Suspension Dutch-speaking chamber

Set the bar high yourself and then let the winner pass? That's not allowed

Ruling nr. 265.363 · 12 January 2026 · 14e kamer

The Council of State suspends an award because the contracting authority applied a strict reading of the selection criterion to the loser, but not to the winner.

What happened?

The Autonomous Municipal Enterprise Mobility and Parking Antwerp tendered a contract for a control bureau for the construction of an underground car park at the Loodswezen. The specifications required references where a ten-year liability insurance had been taken out. No tenderer had included those certificates with their bid, so the contracting authority gave everyone a second chance. The loser submitted declarations of intent from insurers and satisfaction certificates from clients, but according to the contracting authority this was insufficient: proof that the insurance had actually been taken out was required. However, the winner also failed to provide proof of insurance for one of their two references — the works hadn't even been completed yet.
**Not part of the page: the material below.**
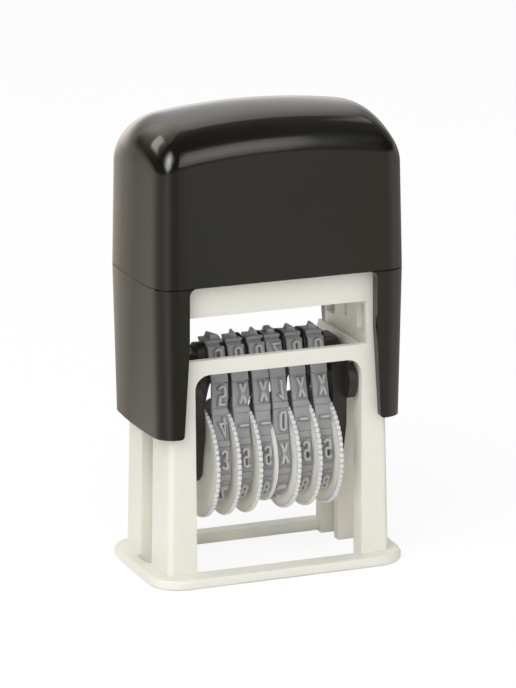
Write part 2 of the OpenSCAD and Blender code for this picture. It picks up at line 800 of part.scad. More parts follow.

The winner was still selected. The Council of State ruled that the contracting authority had not consistently applied its own strict reading of the specifications and suspended the award.

Why does this matter?

This ruling illustrates a powerful argument for losing tenderers: if the contracting authority sets strict requirements but doesn't apply them equally to all tenderers, it violates the principle of equal treatment. This pattern occurs more often than you think, but you need to know the winner's administrative file to prove it.

The lesson

After rejection, always request access to the administrative file, including the winner's supporting documents. If the contracting authority uses a strict reading of the specifications to reject you, check whether that same strict reading was also applied to the winner.

Check yourself

If my references are rejected: has the winner provided exactly the same type of proof that is expected of me, or is there a double standard?